▸ **What you will do**: Output the data exactly, with every line intact.

Start Data extract

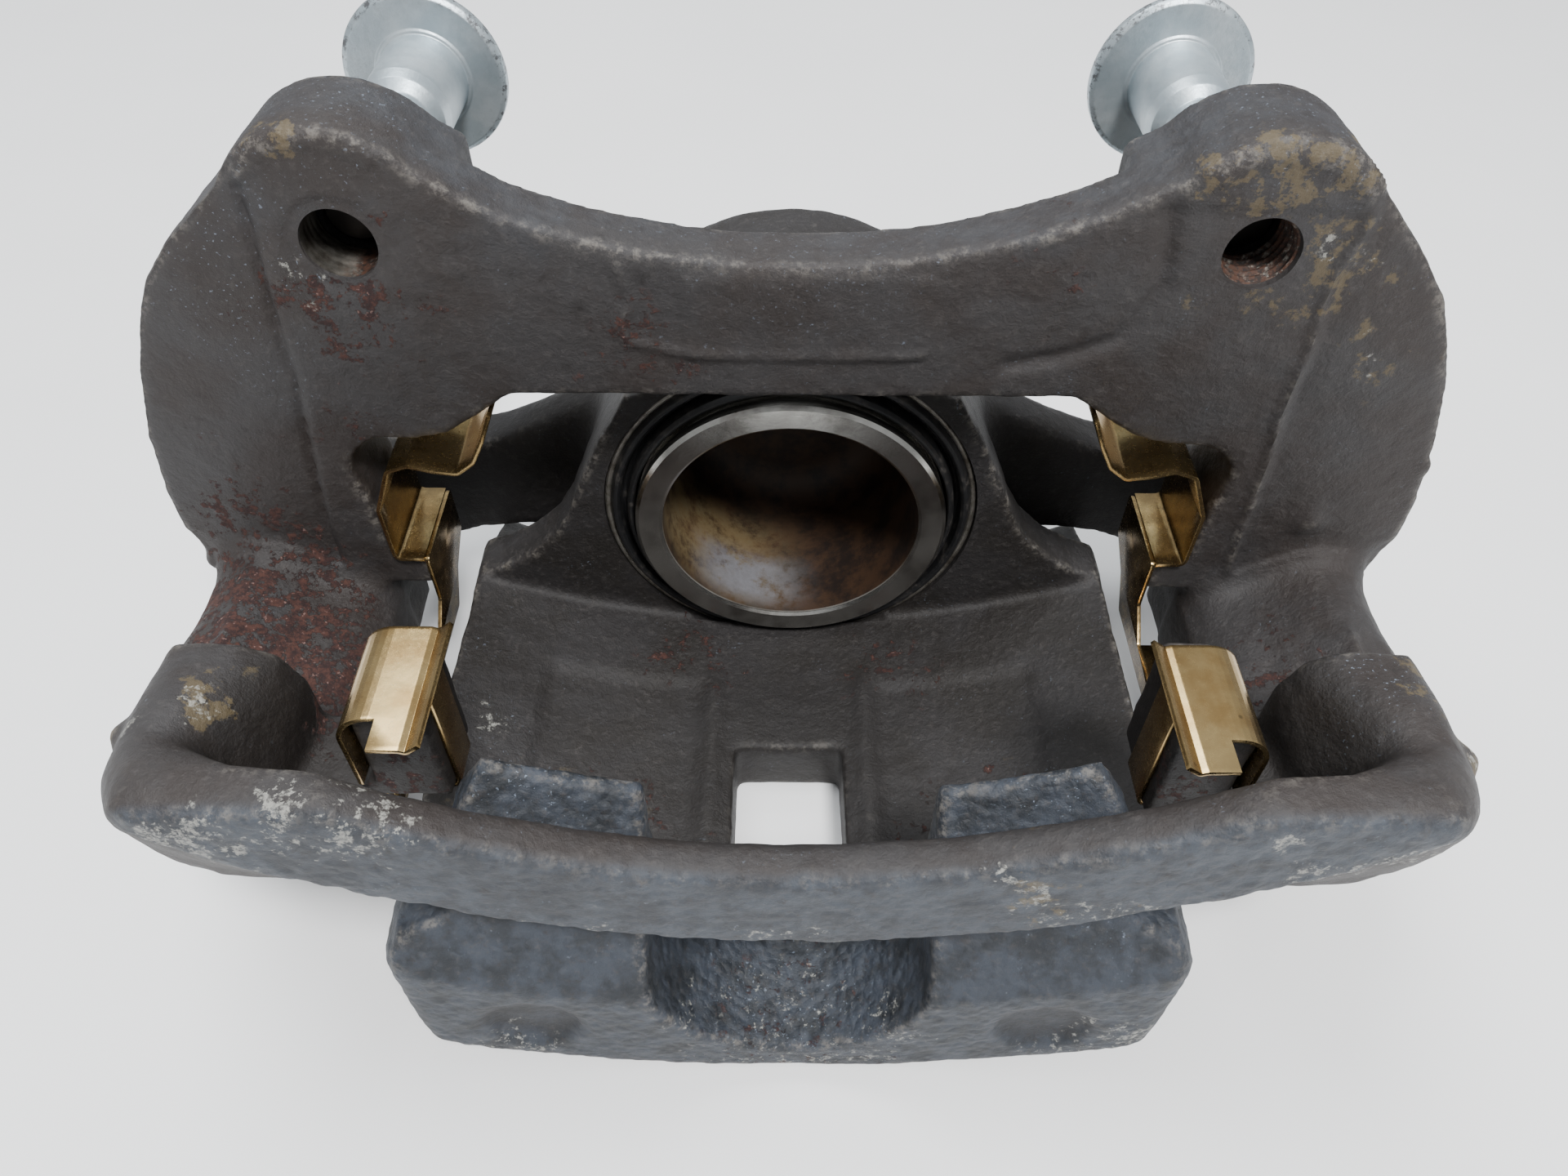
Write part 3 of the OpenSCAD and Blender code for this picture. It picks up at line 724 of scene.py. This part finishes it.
def caliper():
    """The housing's casting, with its bore, groove, boot seat and port cut last."""
    plug = rod((0, 0), 30.8, 4.6, 47, 96)
    seat = revolve("seat_fill", [(29, 4.55), (37, 4.55), (37, 17), (29, 17)], (0, 0), 96, closed=True)
    obj = cast_body("caliper_casting", "housing", [plug, seat], 0.75)
    skin = Skin(obj)
    dimple = shape_caliper(skin)
    edge_paint(skin)
    paint_caliper(skin, dimple)
    boot_seat = [(BOOT_SEAT_R + 0.55, 3), (BOOT_SEAT_R, 4.2), (BOOT_SEAT_R, 9)]
    groove = [(BORE_R, 12), (GROOVE_R, 12), (GROOVE_R, 16.2), (BORE_R, 16.2)]
    bore = [(0, 3)] + boot_seat + [(BORE_R, 9)] + groove + [(BORE_R, 46), (0, 46)]
    port = [(0, 51), (5.0, 51), (5.0, 59.2), (6.6, 61.5), (0, 61.5)]
    combine(obj, revolve("bore", bore, (0, 0), 128), "DIFFERENCE")
    combine(obj, revolve("port", port, PORT, 48), "DIFFERENCE")
    return dress(sharpen(obj, 50), "housing_iron", "caliper", "housing")


# ---------------------------------------------------------------- threads, bolts and pins

def ridge(angle, y, pitch):
    """Height of a thread's ridge, 0 to 1, at an angle and a place along it."""
    t = (y / pitch - angle / (2 * math.pi)) % 1.0
    return min(1.0, max(0.0, 1.35 * (1 - abs(2 * t - 1)) - 0.1))


def turn_rows(r, front, back, pitch):
    """Rows of (radius, y) along a thread, eight to a turn."""
    rows = int((back - front) / (pitch / 8))
    return [(r, front + (back - front) * k / rows) for k in range(rows + 1)]


def threaded(name, at, outer, depth, pitch, front, back, segs):
    """A solid threaded shank with its first turns fading out at both ends."""
    def radius(angle, r, y):
        if r < outer - 1e-6:
            return r
        ends = min(1.0, max(0.0, (y - front) / pitch)) * min(1.0, max(0.0, (back - y) / pitch))
        return outer - depth * (1 - ridge(angle, y, pitch) * ends)

    point = [(0, front - 0.9), (outer - depth - 0.9, front - 0.9)]
    return revolve(name, point + turn_rows(outer, front, back, pitch) + [(0, back)], at, segs, warp=radius)


def hexagon(name, at, flats, front, back, chamfer, both_ends=False):
    """A hexagon head whose corners are turned off at its end, or at both ends."""
    apothem = flats / 2
    corner = apothem / math.cos(math.pi / 6)

    def radius(angle, r, y):
        a = (angle + math.pi / 6) % (math.pi / 3) - math.pi / 6
        flat = apothem / math.cos(a)
        return min(flat * (r / corner), r) if r < apothem else min(flat, r)

    end = [(corner, back - chamfer * 1.6), (apothem * 0.98, back)]
    start = [(apothem * 0.98, front), (corner, front + chamfer)] if both_ends else [(corner, front)]
    rows = [(0, front)] + start
    rows += [(corner, front + (back - front) * k / 6) for k in range(2, 5)] if not both_ends else []
    return revolve(name, rows + end + [(0, back)], at, 96, warp=radius)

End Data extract

▸ **In response**:
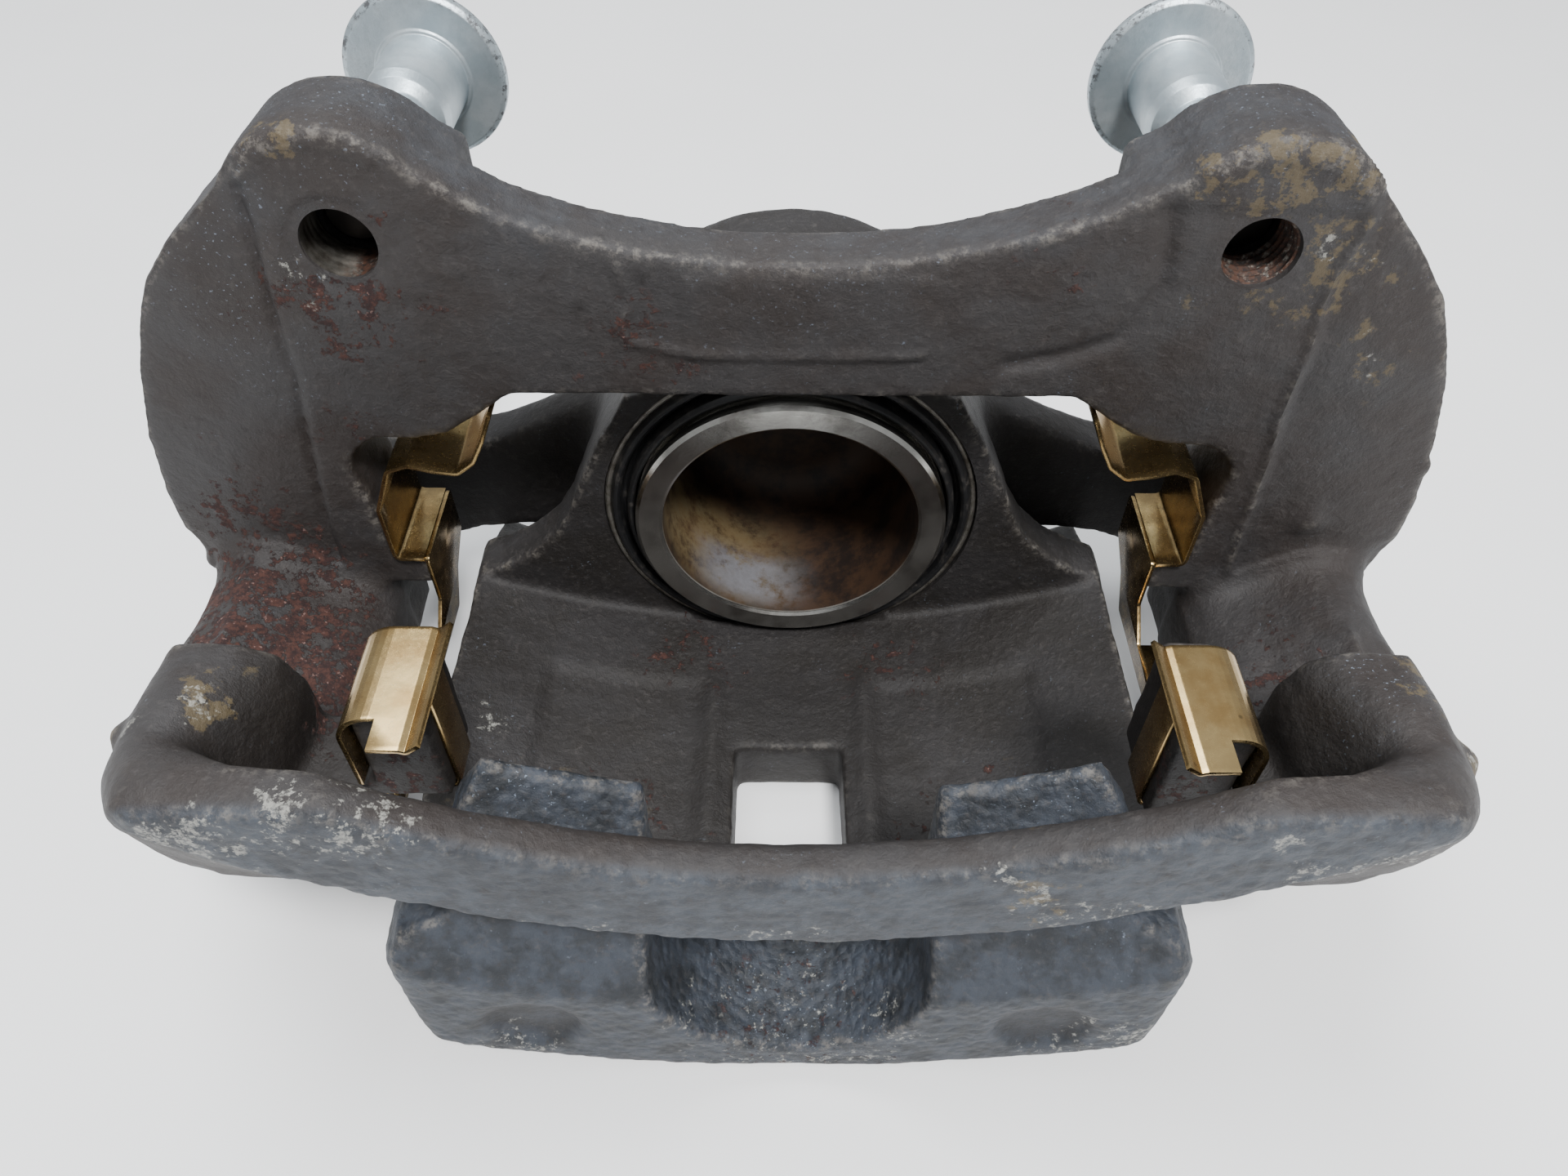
Write part 3 of the OpenSCAD and Blender code for this picture. It picks up at line 724 of scene.py. This part finishes it.
def caliper():
    """The housing's casting, with its bore, groove, boot seat and port cut last."""
    plug = rod((0, 0), 30.8, 4.6, 47, 96)
    seat = revolve("seat_fill", [(29, 4.55), (37, 4.55), (37, 17), (29, 17)], (0, 0), 96, closed=True)
    obj = cast_body("caliper_casting", "housing", [plug, seat], 0.75)
    skin = Skin(obj)
    dimple = shape_caliper(skin)
    edge_paint(skin)
    paint_caliper(skin, dimple)
    boot_seat = [(BOOT_SEAT_R + 0.55, 3), (BOOT_SEAT_R, 4.2), (BOOT_SEAT_R, 9)]
    groove = [(BORE_R, 12), (GROOVE_R, 12), (GROOVE_R, 16.2), (BORE_R, 16.2)]
    bore = [(0, 3)] + boot_seat + [(BORE_R, 9)] + groove + [(BORE_R, 46), (0, 46)]
    port = [(0, 51), (5.0, 51), (5.0, 59.2), (6.6, 61.5), (0, 61.5)]
    combine(obj, revolve("bore", bore, (0, 0), 128), "DIFFERENCE")
    combine(obj, revolve("port", port, PORT, 48), "DIFFERENCE")
    return dress(sharpen(obj, 50), "housing_iron", "caliper", "housing")


# ---------------------------------------------------------------- threads, bolts and pins

def ridge(angle, y, pitch):
    """Height of a thread's ridge, 0 to 1, at an angle and a place along it."""
    t = (y / pitch - angle / (2 * math.pi)) % 1.0
    return min(1.0, max(0.0, 1.35 * (1 - abs(2 * t - 1)) - 0.1))


def turn_rows(r, front, back, pitch):
    """Rows of (radius, y) along a thread, eight to a turn."""
    rows = int((back - front) / (pitch / 8))
    return [(r, front + (back - front) * k / rows) for k in range(rows + 1)]


def threaded(name, at, outer, depth, pitch, front, back, segs):
    """A solid threaded shank with its first turns fading out at both ends."""
    def radius(angle, r, y):
        if r < outer - 1e-6:
            return r
        ends = min(1.0, max(0.0, (y - front) / pitch)) * min(1.0, max(0.0, (back - y) / pitch))
        return outer - depth * (1 - ridge(angle, y, pitch) * ends)

    point = [(0, front - 0.9), (outer - depth - 0.9, front - 0.9)]
    return revolve(name, point + turn_rows(outer, front, back, pitch) + [(0, back)], at, segs, warp=radius)


def hexagon(name, at, flats, front, back, chamfer, both_ends=False):
    """A hexagon head whose corners are turned off at its end, or at both ends."""
    apothem = flats / 2
    corner = apothem / math.cos(math.pi / 6)

    def radius(angle, r, y):
        a = (angle + math.pi / 6) % (math.pi / 3) - math.pi / 6
        flat = apothem / math.cos(a)
        return min(flat * (r / corner), r) if r < apothem else min(flat, r)

    end = [(corner, back - chamfer * 1.6), (apothem * 0.98, back)]
    start = [(apothem * 0.98, front), (corner, front + chamfer)] if both_ends else [(corner, front)]
    rows = [(0, front)] + start
    rows += [(corner, front + (back - front) * k / 6) for k in range(2, 5)] if not both_ends else []
    return revolve(name, rows + end + [(0, back)], at, 96, warp=radius)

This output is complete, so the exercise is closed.